At LLR Partners, a lower mid-market firm which has investments in technology businesses, it’s an area that is slowly evolving. Noah Becker, the firm’s chief financial officer, says that three to four years ago there would have been less consideration about cyber-risk at the portfolio level. But with each year it’s becoming more of a focus for managers as the firm’s roster becomes bigger and more data-intensive.

“Internally, you’re assessing portfolio companies in terms of what industries they are in and what types of information they have,” Becker says. “That leads to risk profiling and then really focusing on particularly the higher-risk portfolio companies if they’ve got personally identifiable information [PII], payment card information and HIPAA [health data] and other types of data. You’re also assessing what people are involved at the portfolio – how are they focusing on it and how are they addressing issues? I think that’s going to continue to get deeper and deeper each year.”
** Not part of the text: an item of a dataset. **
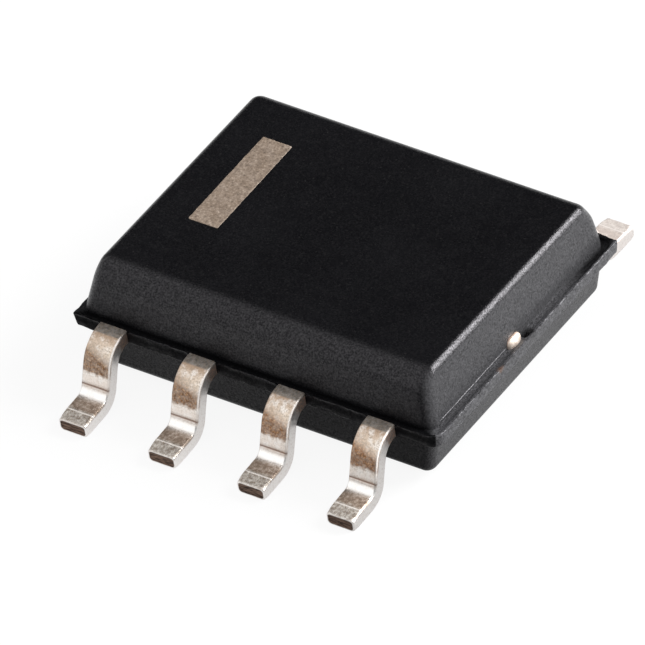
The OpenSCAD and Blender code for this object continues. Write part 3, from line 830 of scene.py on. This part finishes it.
    # The back row kept its clean plate
    depth = addNode(tree, "ShaderNodeSeparateXYZ", links={"Vector": place}).outputs["Y"]
    backRow = addMath(tree, "MULTIPLY", addMath(tree, "GREATER_THAN", depth, 0.0), 0.6)
    clean = mixColour(tree, onTop, hexColour("#8f8681"), hexColour("#ddd4cf"))
    colour = mixColour(tree, backRow, colour, clean)
    shearStreak = addNode(tree, "ShaderNodeMapping", {"Scale": (0.3, 1.0, 2.2)}, {"Vector": place})
    streak = addNoise(tree, shearStreak.outputs["Vector"], 0.03, 2, 0.6)
    bare = addRamp(tree, streak, ((0.38, hexColour("#352923")), (0.62, hexColour("#80695b"))))
    bareShare = addMath(tree, "MULTIPLY", sheared, addMath(tree, "SUBTRACT", 1.0, backRow))
    colour = mixColour(tree, bareShare, colour, bare)
    tree.links.new(colour, shader.inputs["Base Color"])
    # Burnished arris and clean plate scatter the light, the rest mirrors it
    scatter = addMath(tree, "MAXIMUM", arris, addMath(tree, "MULTIPLY", backRow, 0.7))
    scatter = addMath(tree, "MAXIMUM", scatter, addMath(tree, "MULTIPLY", blush, 0.4))
    tree.links.new(addMath(tree, "SUBTRACT", 1.0, scatter), shader.inputs["Metallic"])
    rough = addRamp(tree, s, ((at(ends[0] + 0.05), 0.50), (at(ends[0] + 0.15), 0.36),
                              (at(ends[3] - 0.10), 0.30), (at(ends[3] + 0.04), 0.60),
                              (at(length / 1.05), 0.58)))
    # Sides keep one roughness: 0.32 + top share * (rough - 0.32)
    rough = addMath(tree, "MULTIPLY", addMath(tree, "SUBTRACT", rough, 0.32), onTop)
    rough = addMath(tree, "ADD", rough, 0.32)
    rough = addMath(tree, "MAXIMUM", rough, addMath(tree, "MULTIPLY", sheared, 0.5))
    uneven = addMath(tree, "MULTIPLY", addMath(tree, "SUBTRACT", fine, 0.5), 0.2)
    tree.links.new(addMath(tree, "ADD", rough, uneven), shader.inputs["Roughness"])
    fineBump = addNode(tree, "ShaderNodeBump", {"Strength": 0.4, "Distance": 0.002 * mm},
                       {"Height": fine})
    brushBump = addNode(tree, "ShaderNodeBump", {"Strength": 0.3, "Distance": 0.002 * mm},
                        {"Height": brush, "Normal": fineBump.outputs["Normal"]})
    tree.links.new(brushBump.outputs["Normal"], shader.inputs["Normal"])
    return material


leadFinish = None
for index in range(1, 9):
    lead, length, ends, coinStart = makeLead(index)
    leadFinish = leadFinish or tinPlating(length, ends, coinStart)
    lead.data.materials.append(leadFinish)
print("leads done")


# ---- inner pieces ----

tie = {
    "padHalf": (1.50, 1.05),     # half length and half width of the die pad, mm
    "padShift": -0.115,
    "barHalf": 0.135,
    "slope": 0.25,
    "thickness": 0.20,
    "drop": 0.15,
    "domeHalf": (0.062, 0.134, 0.088),   # oval end: out of the wall, along it, up it
    "domeShift": -0.06,          # the sheared end is bent towards the front
    "wall": 2.45,                # where the moulding's wall meets its ledge
    "leftReach": 0.07,           # the left wall's foot stands out, and the bar's end with it
}


# The pad and its two tie bars as one strip of rounded rectangular sections carried along
# X, which swells to half an ellipsoid at each end: section scale sqrt(1 - t^2)
def makeDiePad():
    low, high = cadBoxOf("die_pad")
    t, shift = tie["thickness"], tie["padShift"]
    out, across, up = tie["domeHalf"]
    level = high[2] - 0.09 - t / 2           # middle of the tie bars' strip
    domeLevel = level + t / 2
    half, width = tie["padHalf"]
    dome = np.cos(np.linspace(0.0, math.pi / 2, 15))
    stations = []
    for side in (-1, 1):
        padEnd = half + side * shift
        wall = tie["wall"]
        swell = np.sqrt(np.clip(1 - (dome - 0.004) ** 2, 0.0004, 1))
        tip = np.stack([wall + out * dome, across * swell, up * swell, np.full(15, domeLevel)])
        arm = np.array([
            (wall - 0.01, across, up, domeLevel), (wall - 0.02, tie["barHalf"], t / 2, level),
            (wall - 0.05, tie["barHalf"], t / 2, level),
            (padEnd + tie["slope"], tie["barHalf"], t / 2, level),
            (padEnd, tie["barHalf"], t / 2, level - tie["drop"]),
            (padEnd - 0.002, width, t / 2, level - tie["drop"])]).T
        branch = np.hstack([tip, arm])
        branch[0] *= side
        stations.append(branch if side < 0 else branch[:, ::-1])
    x, halfY, halfZ, centre = np.hstack(stations)
    template = lapTemplate(np.linspace(-1, 1, 9), np.linspace(-1, 1, 5), 9)
    round_ = np.where(np.abs(x) > tie["wall"] - 0.015, 0.999, 0.06)
    corner = np.minimum(halfY, halfZ) * round_
    b, c = lapPoints(template, halfY, halfZ, corner)
    aside = tie["domeShift"] * smoothStep(np.abs(x), tie["wall"] - 0.15, tie["wall"] - 0.03)
    b = b + aside[:, None]
    x = x - tie["leftReach"] * smoothStep(-x, tie["wall"] - 0.045, tie["wall"] - 0.02)
    points = np.stack([np.repeat(x[:, None], b.shape[1], 1), b, c + centre[:, None]], axis=-1)
    poles = np.array([(x[k], aside[k], centre[k]) for k in (0, -1)])
    piece = makeMesh("diePad", np.vstack([points.reshape(-1, 3), poles]),
                     *shellFaces(*b.shape), sharpAngle=50)
    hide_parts("die_pad")
    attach(piece, "root")
    return piece


# Rolled copper alloy strip: warm satin metal, tinned pale cream at the cut ends
def copperStrip():
    material, tree, shader = newMaterial("rolled copper strip")
    place = addNode(tree, "ShaderNodeTexCoord").outputs["Object"]
    grain = addNoise(tree, place, 0.03, 3)
    bare = addRamp(tree, grain, ((0.3, hexColour("#b06f47")), (0.7, hexColour("#d39468"))))
    tinned = addRamp(tree, grain, ((0.35, hexColour("#d2bfb0")), (0.65, hexColour("#f3e6da"))))
    along = addNode(tree, "ShaderNodeSeparateXYZ", links={"Vector": place}).outputs["X"]
    reach = addMath(tree, "MULTIPLY", addMath(tree, "ABSOLUTE", along, 0.0), 100.0)
    end = addRamp(tree, reach, ((0.2425, 0.0), (0.2440, 1.0)))
    tree.links.new(mixColour(tree, end, bare, tinned), shader.inputs["Base Color"])
    setSockets(shader, {"Metallic": 0.6, "Roughness": 0.45})
    return material


# Silver-filled die attach epoxy, dispensed: a grey paste with a dull glitter
def silverEpoxy():
    material, tree, shader = newMaterial("silver-filled epoxy")
    place = addNode(tree, "ShaderNodeTexCoord").outputs["Object"]
    grain = addNoise(tree, place, 0.03, 2)
    tree.links.new(addRamp(tree, grain, ((0.35, hexColour("#84847f")), (0.65, hexColour("#bdbdb6")))),
                   shader.inputs["Base Color"])
    setSockets(shader, {"Metallic": 0.4, "Roughness": 0.55})
    return material


# Polished silicon: a blue-grey mirror
def polishedSilicon():
    material, tree, shader = newMaterial("polished silicon")
    place = addNode(tree, "ShaderNodeTexCoord").outputs["Object"]
    cloud = addNoise(tree, place, 0.5, 2)
    tree.links.new(addRamp(tree, cloud, ((0.3, hexColour("#3a4150")), (0.7, hexColour("#566075")))),
                   shader.inputs["Base Color"])
    setSockets(shader, {"Metallic": 0.7, "Roughness": 0.12})
    return material


# Drawn gold wire: smooth and bright
def goldWire():
    material, tree, shader = newMaterial("drawn gold wire")
    place = addNode(tree, "ShaderNodeTexCoord").outputs["Object"]
    grain = addNoise(tree, place, 0.05, 2)
    tree.links.new(addRamp(tree, grain, ((0.3, hexColour("#d9a441")), (0.7, hexColour("#f0c46a")))),
                   shader.inputs["Base Color"])
    setSockets(shader, {"Metallic": 1.0, "Roughness": 0.2})
    return material


def finishNode(node, material):
    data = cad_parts[node].data
    data.materials.clear()
    data.materials.append(material)


wire = goldWire()
finishNode("die_attach", silverEpoxy())
finishNode("silicon_die", polishedSilicon())
for index in range(1, 9):
    finishNode("bond_wire_%d" % index, wire)
makeDiePad().data.materials.append(copperStrip())
print("inner pieces finished")


# ---- studio ----

studio = {
    "floorSize": 40.0,             # metres
    "floorGlow": 0.90,             # share of the floor's white that no shadow dims
    "keyDirection": (0.60, 0.60, 0.55),
    "keyDistance": 3.0,
    "keySize": 1.7,
    "keyRadiance": 18.0,
    "lowDirection": (0.78, 0.62, 0.14),
    "lowSize": 1.4,
    "lowRadiance": 9.0,
    "domeLevel": 1.08,             # soft white cloth over the front of the table
}


# Pale floor: white for the eye, with a soft shadow. What the part mirrors of it is its lit
# paint, brightest behind the part and dimmest on its right front side
def makeFloor():
    half = studio["floorSize"] / 2
    mesh = bpy.data.meshes.new("floor")
    mesh.from_pydata([(-half, -half, 0), (half, -half, 0), (half, half, 0), (-half, half, 0)], [],
                     [(0, 1, 2, 3)])
    floor = bpy.data.objects.new("floor", mesh)
    bpy.context.collection.objects.link(floor)
    material = bpy.data.materials.new("white sweep")
    material.use_nodes = True
    tree = material.node_tree
    tree.nodes.clear()
    path = addNode(tree, "ShaderNodeLightPath")
    place = addNode(tree, "ShaderNodeTexCoord").outputs["Object"]
    # Millimetres from the part towards its right front, and towards its back
    spot = addNode(tree, "ShaderNodeSeparateXYZ", links={"Vector": place})
    forth = addMath(tree, "ADD", addMath(tree, "MULTIPLY", spot.outputs["X"], 770.0),
                    addMath(tree, "MULTIPLY", spot.outputs["Y"], -630.0))
    back = addMath(tree, "ADD", addMath(tree, "MULTIPLY", spot.outputs["X"], 500.0),
                   addMath(tree, "MULTIPLY", spot.outputs["Y"], 860.0))
    dim = addNode(tree, "ShaderNodeMapRange", {"From Min": 2.0, "From Max": 5.0, "To Min": 1.0,
                                               "To Max": 0.12}, {"Value": forth})
    lit = addNode(tree, "ShaderNodeMapRange", {"From Min": -3.0, "From Max": 3.0, "To Min": 0.95,
                                               "To Max": 1.0}, {"Value": back})
    # Close to the part the table is in its shade
    outX = addMath(tree, "SUBTRACT", addMath(tree, "ABSOLUTE", spot.outputs["X"], 0.0), 2.4 * mm)
    outY = addMath(tree, "SUBTRACT", addMath(tree, "ABSOLUTE", spot.outputs["Y"], 0.0), 1.9 * mm)
    close = addNode(tree, "ShaderNodeMapRange", {"From Min": 0.0, "From Max": 2.2 * mm,
                                                 "To Min": 0.7, "To Max": 1.0},
                    {"Value": addMath(tree, "MAXIMUM", outX, outY)})
    mirrored = addMath(tree, "MULTIPLY", dim.outputs["Result"], lit.outputs["Result"])
    mirrored = addMath(tree, "MULTIPLY", mirrored, close.outputs["Result"])
    tone = mixColour(tree, path.outputs["Is Glossy Ray"], (1, 1, 1, 1), mirrored)
    seen = addMath(tree, "MULTIPLY", path.outputs["Is Camera Ray"], studio["floorGlow"])
    seen = addMath(tree, "MAXIMUM", seen,
                   addMath(tree, "MULTIPLY", path.outputs["Is Glossy Ray"], 0.85))
    seen = addMath(tree, "MAXIMUM", seen, path.outputs["Is Transmission Ray"])
    paint = addNode(tree, "ShaderNodeBsdfDiffuse", {"Color": hexColour("#e6e6e6")})
    glow = addNode(tree, "ShaderNodeEmission", {"Strength": 1.0}, {"Color": tone})
    mixed = addNode(tree, "ShaderNodeMixShader",
                    links={0: seen, 1: paint.outputs["BSDF"], 2: glow.outputs["Emission"]})
    addNode(tree, "ShaderNodeOutputMaterial", links={"Surface": mixed.outputs["Shader"]})
    mesh.materials.append(material)


def makeAreaLight(name, direction, distance, size, radiance, colour=(1, 1, 1)):
    data = bpy.data.lights.new(name, "AREA")
    data.shape = "SQUARE"
    data.size = size
    data.color = colour
    data.energy = radiance * math.pi * size ** 2
    lamp = bpy.data.objects.new(name, data)
    bpy.context.collection.objects.link(lamp)
    way = Vector(direction).normalized()
    lamp.location = way * distance
    lamp.rotation_mode = "QUATERNION"
    lamp.rotation_quaternion = way.to_track_quat("Z", "Y")


# The room: white along the horizon, a soft dome over the front, dark behind and above
def makeWorld():
    world = bpy.data.worlds.new("studio")
    bpy.context.scene.world = world
    world.use_nodes = True
    tree = world.node_tree
    tree.nodes.clear()
    direction = addNode(tree, "ShaderNodeTexCoord").outputs["Generated"]
    axes = addNode(tree, "ShaderNodeSeparateXYZ", links={"Vector": direction})
    height, depth = axes.outputs["Z"], axes.outputs["Y"]
    horizon = addRamp(tree, height, ((0.0, 1.0), (0.10, 0.9), (0.28, 0.03)))
    front = addNode(tree, "ShaderNodeMapRange",
                    {"From Min": 0.41, "From Max": 0.12, "To Min": 0.03,
                     "To Max": studio["domeLevel"]}, {"Value": depth})
    side = addMath(tree, "ADD", addMath(tree, "MULTIPLY", axes.outputs["X"], 0.77),
                   addMath(tree, "MULTIPLY", depth, -0.63))
    flag = addNode(tree, "ShaderNodeMapRange", {"From Min": 0.55, "From Max": 0.85, "To Min": 1.0,
                                                "To Max": 0.3}, {"Value": side})
    shade = addMath(tree, "MAXIMUM", horizon, front.outputs["Result"])
    shade = addMath(tree, "MULTIPLY", shade, flag.outputs["Result"])
    glow = addNode(tree, "ShaderNodeBackground", {"Strength": 1.0}, {"Color": shade})
    addNode(tree, "ShaderNodeOutputWorld", links={"Surface": glow.outputs["Background"]})


makeFloor()
makeAreaLight("key", studio["keyDirection"], studio["keyDistance"], studio["keySize"],
              studio["keyRadiance"])
makeAreaLight("low", studio["lowDirection"], studio["keyDistance"], studio["lowSize"],
              studio["lowRadiance"])
makeWorld()
bpy.context.scene.view_settings.view_transform = "Standard"
print("studio lit")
Feldman established the Riverside Information Security Office a little more than four years ago, in partnership with a number of service providers. Its aim is to help educate their portfolio companies, which currently number more than 80, about risks facing mid-market companies. Typically, within the first 100 days of acquiring a company, Feldman says, Riverside is conducting a pure risk-based analysis based on 19 categories.  Examples of these categories are security organization, security strategy and documented policies and procedures. Riverside follows up with the company twice a year to evaluate changes within their risk posture.

“We really train our companies because most of them don’t have an incident response plan,” Feldman says. “Having incident preparedness as part of the conversation gets our companies thinking about how best to manage this risk.”

Peer pressure

Staying involved with peers within the industry through trade organizations helps. For Feldman, he’s part of the Private Equity CTO (PECTO) network and AITEC, a community of more than 300 members who work for buy-side alternative investment firms with combined assets under management of more than $4.2 trillion.
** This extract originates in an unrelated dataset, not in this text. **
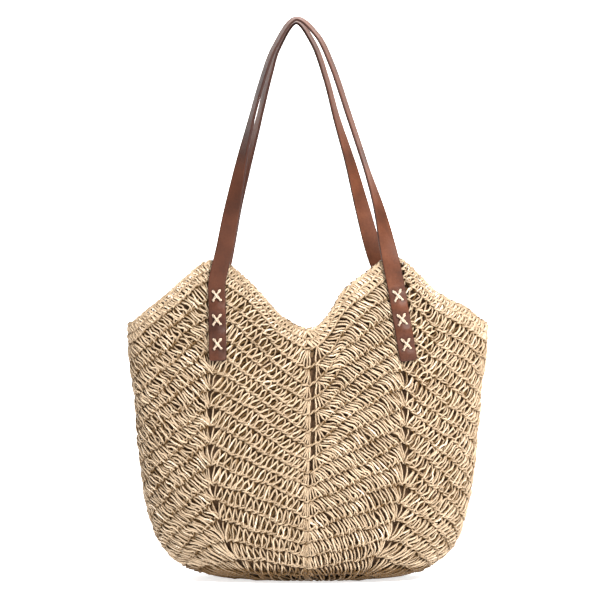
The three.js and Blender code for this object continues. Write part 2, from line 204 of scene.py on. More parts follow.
def waviness(p, k):
    # the hand of the maker: rounds that wander a little, the same way everywhere
    way = p / (4 * quarter) * 2 * math.pi
    return (0.06 * np.sin(7 * way + 1.3 * k) + 0.05 * np.sin(17 * way - 2.1 * k + 1)
            + 0.035 * np.sin(31 * way + 0.7 * k + 2))


def relaxed(p, k, depth):
    inside = np.clip(np.minimum(k + 1, rounds["count"] - k) / 2, 0, 1)
    bump = 0.5 * np.sin(p / 23 + 2.4 * k) + 0.5 * np.sin(p / 41 - 1.7 * k)
    return onBag(p, k + waviness(p, k) * inside, depth + 0.55 * bump * inside)


def newBundle():
    return {"points": [], "loops": [], "sizes": [], "uv": [], "tint": [], "count": 0}


def addCaps(bundle, caps):
    # one face for each row of corner numbers
    bundle["loops"].append(caps.ravel())
    bundle["sizes"].append(np.full(len(caps), caps.shape[1]))
    bundle["uv"].append(np.zeros((caps.size, 2)))


def addTubes(bundle, centres, outward, radii, tints, sides=6, flank=0.0):
    # a tube along each row of centres; flank darkens the sides that face its neighbours
    n, m = centres.shape[:2]
    tangent = unit(np.gradient(centres, axis=1))
    across = unit(np.cross(outward, tangent))
    away = np.cross(tangent, across)
    angle = np.arange(sides) / sides * 2 * math.pi
    radii = np.broadcast_to(radii, (n, m))[:, :, None, None]
    rings = centres[:, :, None] + radii * (np.cos(angle)[:, None] * across[:, :, None]
                                           + np.sin(angle)[:, None] * away[:, :, None])
    steps = np.linalg.norm(np.diff(centres, axis=1), axis=-1)
    way = np.concatenate([np.zeros((n, 1)), np.cumsum(steps, 1)], 1) / 10
    index = bundle["count"] + np.arange(n * m * sides).reshape(n, m, sides)
    beside = np.roll(index, -1, 2)
    quads = np.stack([index[:, :-1], beside[:, :-1], beside[:, 1:], index[:, 1:]], -1).reshape(-1, 4)
    v, u, nextU = np.broadcast_arrays(np.arange(sides) / sides, way[:, :-1, None], way[:, 1:, None])
    nextV = v + 1 / sides
    bundle["points"].append(rings.reshape(-1, 3))
    bundle["loops"].append(quads.ravel())
    bundle["sizes"].append(np.full(len(quads), 4))
    bundle["uv"].append(np.stack([u, v, u, nextV, nextU, nextV, nextU, v], -1).reshape(-1, 2))
    for caps in (index[:, 0, ::-1], index[:, -1]):
        addCaps(bundle, caps)
    tints = np.asarray(tints, float)
    if tints.ndim < 2:
        tints = tints.reshape(-1, 1)
    tints = tints[:, :, None] - flank * (1 - np.clip(np.sin(angle), 0, 1))
    bundle["tint"].append(np.broadcast_to(tints, (n, m, sides)).ravel())
    bundle["count"] += n * m * sides


def addSleeve(bundle, rings, uvScale=0.05):
    # a closed skin through rings of points, each (rings, points round, 3), with both ends filled
    rows, columns = rings.shape[:2]
    index = bundle["count"] + np.arange(rows * columns).reshape(rows, columns)
    beside = np.roll(index, -1, 1)
    quads = np.stack([index[:-1], beside[:-1], beside[1:], index[1:]], -1).reshape(-1, 4)
    uv = np.stack(np.meshgrid(np.arange(columns), np.arange(rows)), -1).reshape(-1, 2) * uvScale
    bundle["points"].append(rings.reshape(-1, 3))
    bundle["loops"].append(quads.ravel())
    bundle["sizes"].append(np.full(len(quads), 4))
    bundle["uv"].append(uv[quads.ravel() - bundle["count"]])
    bundle["tint"].append(np.full(rows * columns, 0.5))
    bundle["count"] += rows * columns
    for caps in (index[:1, ::-1], index[-1:]):
        addCaps(bundle, caps)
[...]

There was concern that portfolio companies might give some pushback to management because they might feel an intrusion into their operations. But Stiglianese says communicating with the portfolio companies on their cyber-risk management profiles is important to ensure that best practices are in place.

“There are very simple things that you can do that can give you a good idea of what the cybersecurity profile of your organization is, and I’ll give you five simple things,” he says. “One is if you just do nothing more than ask them to see their policies and procedures in the cyberspace. The next one will be if they had done a vulnerability test and if they have seen it. The rest is understanding what they do for patching, what they do for access control and what they do from employee training.

“None of those things are that intrusive. Just have a conversation,” Stiglianese continues. “While that won’t tell you how good they are, if you don’t get the right answer you know how bad they are. If they have policies and procedures, that’s a good thing. If they’ve got the vulnerability test, that’s a good thing. If they don’t, it’s bad. Right away you’ll know – at least whether they’re ignoring or they’re doing something.”

Storing data is also a concern for mid-market private equity firms who may not have the infrastructure available to store vast amounts of information on servers at their offices. In that case, they may turn to cloud computing services like those provided by Amazon or Microsoft.

“We’ve got the vast majority of our data on the cloud in name providers, which you feel is more secure because Microsoft has a far better security team than we could ever imagine,” Becker says. “But we do not put certain data on the cloud. For that we have a very restricted access on-site storage, which adds another layer of protection and control.”

Signing up with reputable providers, which have spent billions of dollars on hiring the best in technology, also provides some benefits. Expertise and knowledge from brand-name companies trickle down to private equity clients, and that can help reduce costs for firms who might otherwise have to spend to set up similar services, according to Prom Vatanapradit, the head of technology at buyout firm CCMP Capital.

“In cloud services, the security is baked in. So once you’re on it, you’re automatically receiving that benefit and the tools that you’re using. The cloud makes it very easy to do so compared to trying to budget your own on-premise facility in terms of your systems and then trying to budget cybersecurity and protection into that. That makes it much easier for a smaller shop to get the best of breed,” he says.

Everyone’s in play

Keeping up on regulation has had some surprise advantages. When CCMP had to be in compliance with GDPR to secure the privacy of data of its clients and employees, the firm used a file crawler system that found PII data in an archive of Excel files.

“Once everyone’s involved in regulation, which involves the chief legal officer, that gets the eye of our CEO. Everyone’s in play – going from a siloed technology person to actually having meaningful conversation with others,” Vatanapradit says.

In terms of what’s the next step in the evolution of cyber-risk management, blockchain and artificial intelligence come to mind. But panelists say their contribution is likely to be a way off and agree that the bigger private equity firms will have the scale and resources to take the lead.

“I feel like blockchain will eventually be impactful, but it’ll probably impact higher-transaction industries first, and then when it becomes widely adopted, will move to the private equity firms themselves where there’s less volume,” Becker says. “And I think on the artificial intelligence side, it will be the vendors that are adopting it and incorporating it into their products and services. I think AI will impact in ways like email filter providers using AI to make sure that the emails purporting to be your CEO – and the next versions of that type of threat – are blocked.”

Ferrara adds: “Building the technology is on its way – not for the smaller players in the market but for larger players in our space who have the time, the dollars and the resources to invest and try to make it work. From a security standpoint, all of the blockchain technology as I understand it is a very secure method of transacting data, but making it operational will take a little time to get there.”

Stiglianese says: “My general feeling is, right now these technologies have a promise for the future. For a lot of the private equity firms, there’s much more value they could get out of implementing and utilizing some of the proven tools that are out there right now rather than necessarily being on the leading edge of these new technologies. Let them play out a little bit longer. Let it get to a point where the large banks start making the investments and start seeing how they start implementing these technologies and start making it worth something that’s more practical for other firms to use. So right now again it’s something to watch, something promising, but you know my feeling is it’s premature.”

Ultimately, everyone from the C-suite down has to be involved to maintain best practices on cyber-risk management.

“Cyber-risk is not just the responsibility of the technology team or your outsourced service provider. It’s a shared responsibility of the organization. It’s got to come from the top down,” Feldman says.